GOAL
Copy out all the records, word for word.

INPUT

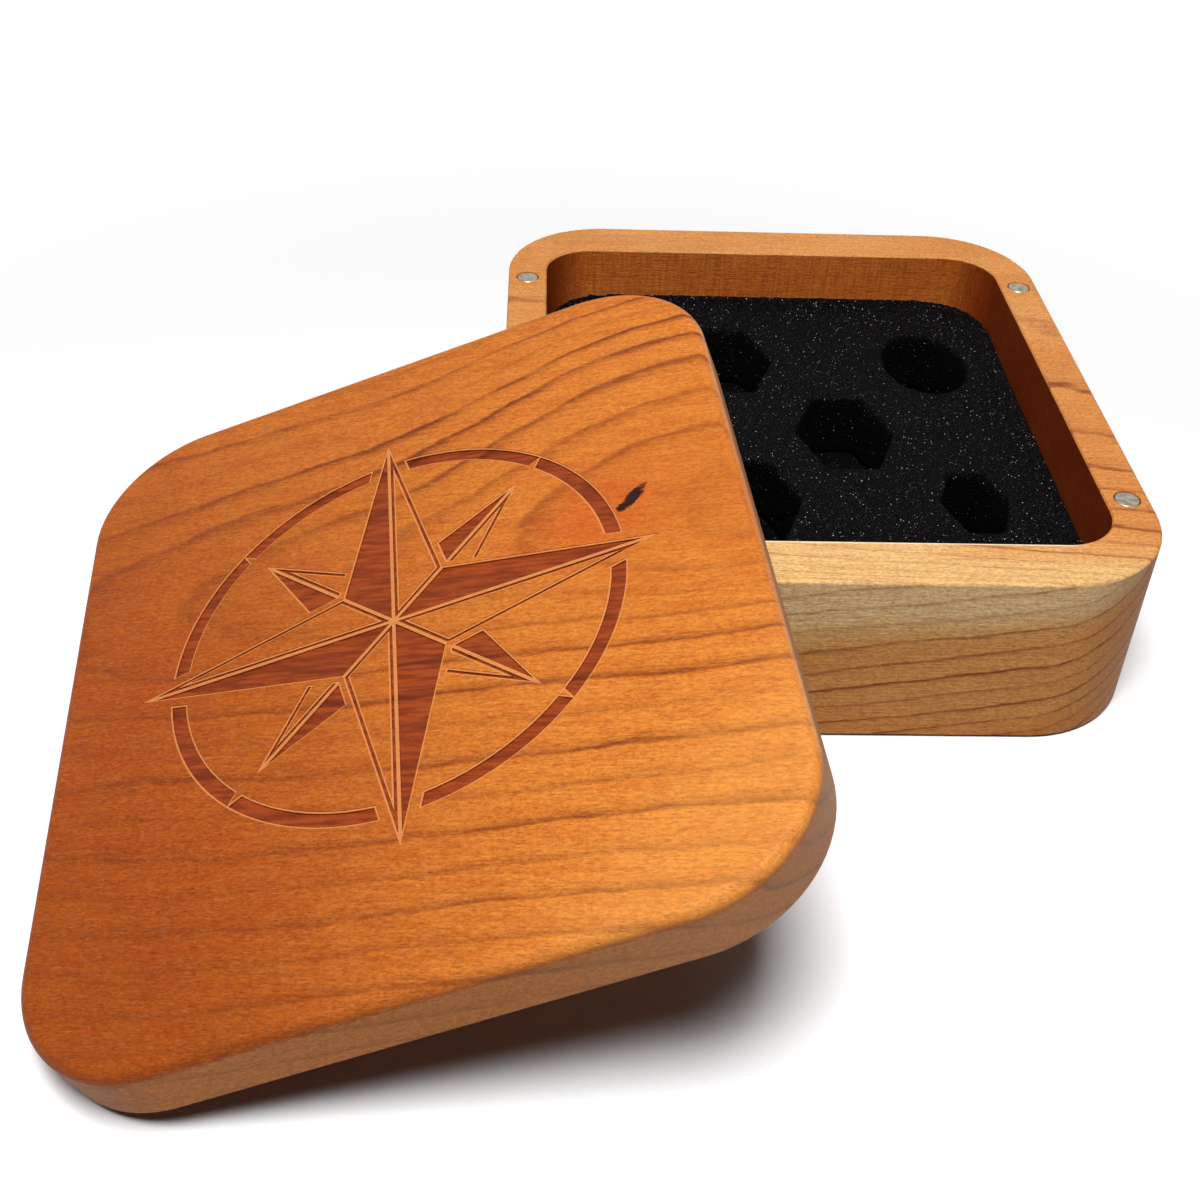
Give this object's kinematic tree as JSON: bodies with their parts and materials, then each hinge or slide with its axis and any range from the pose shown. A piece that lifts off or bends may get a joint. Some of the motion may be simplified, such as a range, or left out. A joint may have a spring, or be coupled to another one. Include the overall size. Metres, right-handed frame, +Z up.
{
  "type": "dice storage chest",
  "caption": "Rounded wooden dice chest: a milled block with a foam insert cut for a dice set, and a lift-off lid held shut by magnets, shown leaning on it.",
  "frame": {"origin": "centre of the chest's underside, on the surface that it stands on", "axes": "+Z up; +X to the right along the chest's front; +Y from its front to its back"},
  "size_m": [0.1956, 0.2215, 0.0631],
  "materials": {
    "cherry": "oiled, satin",
    "cherry_lid": "oiled, satin, engraved",
    "foam": "open-cell foam, matt",
    "nickel": "nickel plate, satin"
  },
  "bodies": {
    "chest": {"chest_body": "cherry", "foam_pad": "foam", "foam_insert": "foam", "rim_magnet_back_left": "nickel", "rim_magnet_back_right": "nickel", "rim_magnet_front_left": "nickel", "rim_magnet_front_right": "nickel"},
    "lid": {"lid": "cherry_lid", "lid_magnet_back_left": "nickel", "lid_magnet_back_right": "nickel", "lid_magnet_front_left": "nickel", "lid_magnet_front_right": "nickel"}
  },
  "joints": [
    {"name": "lid_lift", "type": "slide", "parent": "chest", "child": "lid", "axis": [0, 0, 1], "range_m": [0, 0.09]}
  ]
}
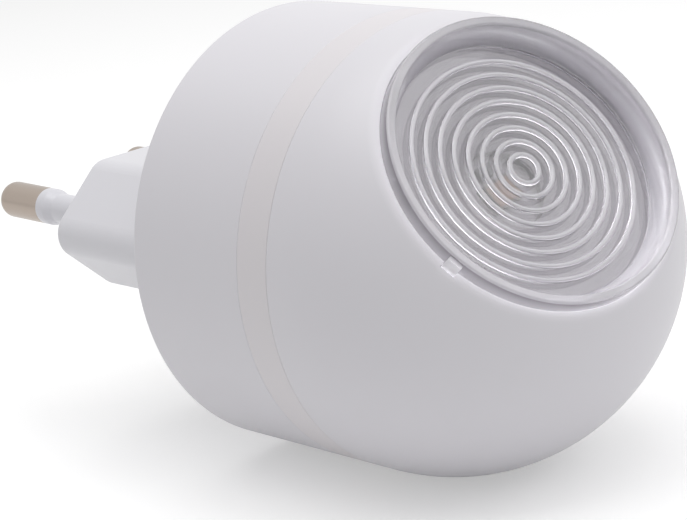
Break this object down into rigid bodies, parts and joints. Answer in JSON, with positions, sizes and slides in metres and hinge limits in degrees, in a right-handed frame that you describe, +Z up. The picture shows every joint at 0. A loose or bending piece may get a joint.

OUTPUT OF THE EXERCISE
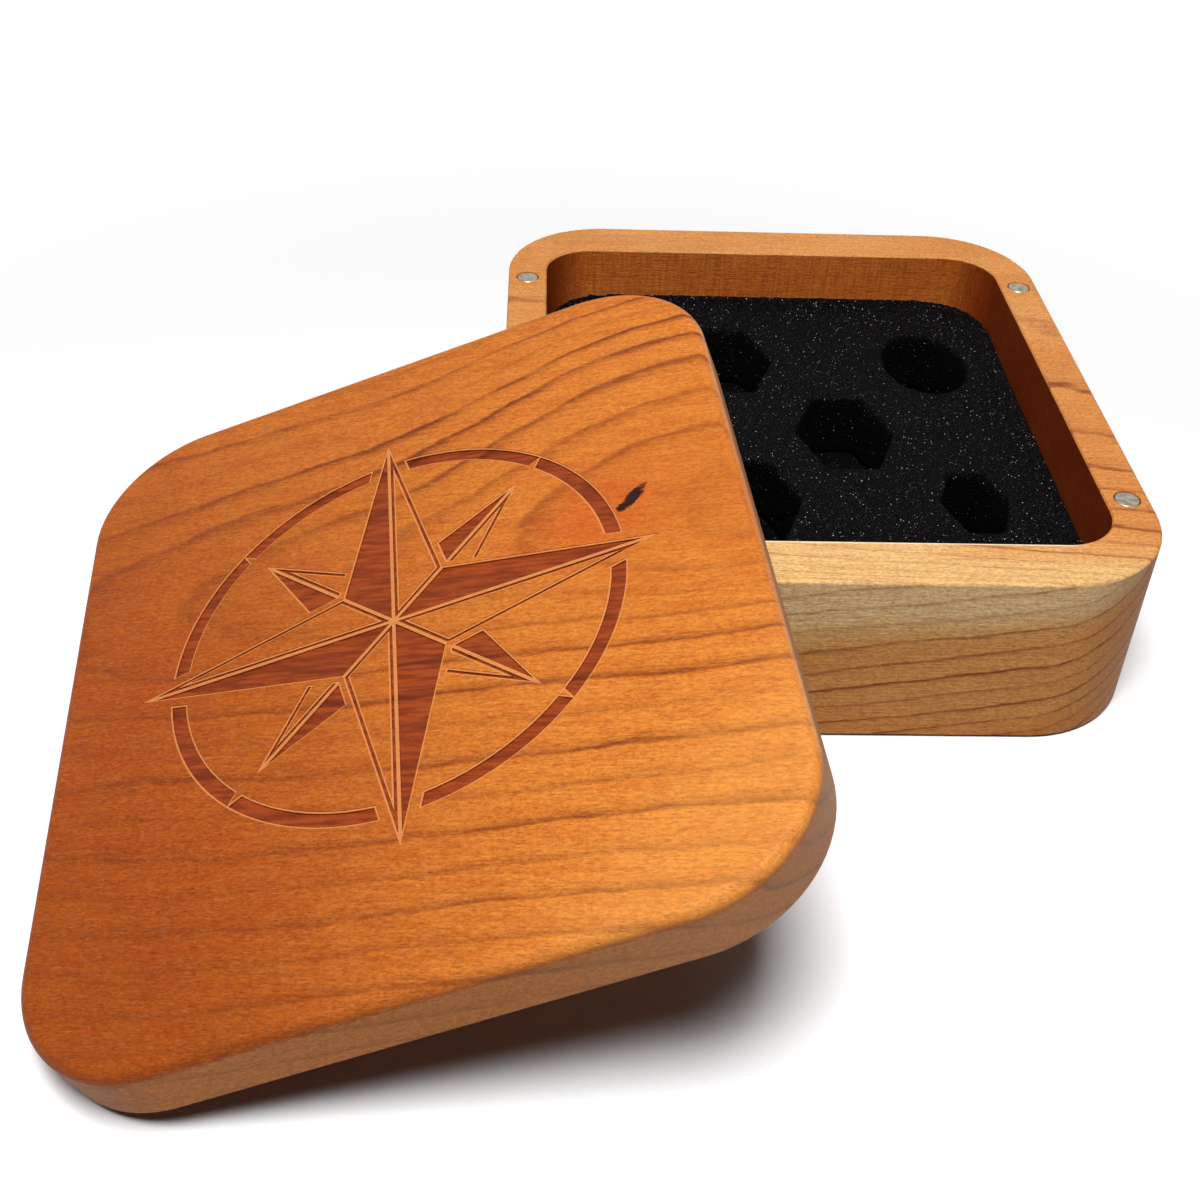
Give this object's kinematic tree as JSON: bodies with their parts and materials, then each hinge or slide with its axis and any range from the pose shown. A piece that lifts off or bends may get a joint. Some of the motion may be simplified, such as a range, or left out. A joint may have a spring, or be coupled to another one. Include the overall size. Metres, right-handed frame, +Z up.
{
  "type": "dice storage chest",
  "caption": "Rounded wooden dice chest: a milled block with a foam insert cut for a dice set, and a lift-off lid held shut by magnets, shown leaning on it.",
  "frame": {"origin": "centre of the chest's underside, on the surface that it stands on", "axes": "+Z up; +X to the right along the chest's front; +Y from its front to its back"},
  "size_m": [0.1956, 0.2215, 0.0631],
  "materials": {
    "cherry": "oiled, satin",
    "cherry_lid": "oiled, satin, engraved",
    "foam": "open-cell foam, matt",
    "nickel": "nickel plate, satin"
  },
  "bodies": {
    "chest": {"chest_body": "cherry", "foam_pad": "foam", "foam_insert": "foam", "rim_magnet_back_left": "nickel", "rim_magnet_back_right": "nickel", "rim_magnet_front_left": "nickel", "rim_magnet_front_right": "nickel"},
    "lid": {"lid": "cherry_lid", "lid_magnet_back_left": "nickel", "lid_magnet_back_right": "nickel", "lid_magnet_front_left": "nickel", "lid_magnet_front_right": "nickel"}
  },
  "joints": [
    {"name": "lid_lift", "type": "slide", "parent": "chest", "child": "lid", "axis": [0, 0, 1], "range_m": [0, 0.09]}
  ]
}
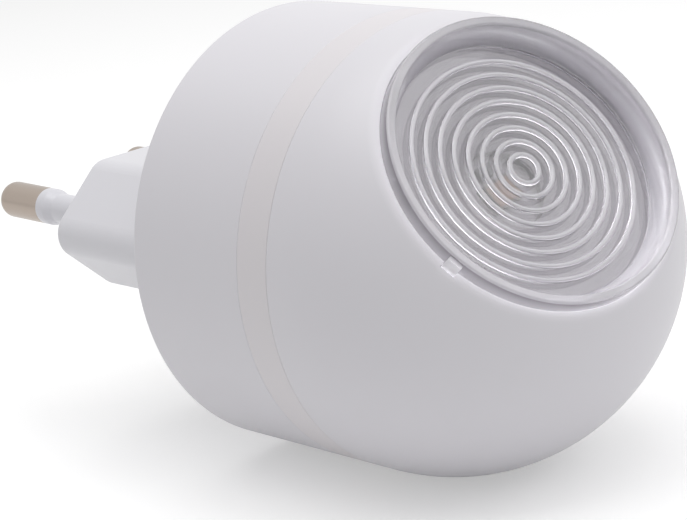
Break this object down into rigid bodies, parts and joints. Answer in JSON, with positions, sizes and slides in metres and hinge limits in degrees, in a right-handed frame that you describe, +Z up. The picture shows every joint at 0. A loose or bending piece may get a joint.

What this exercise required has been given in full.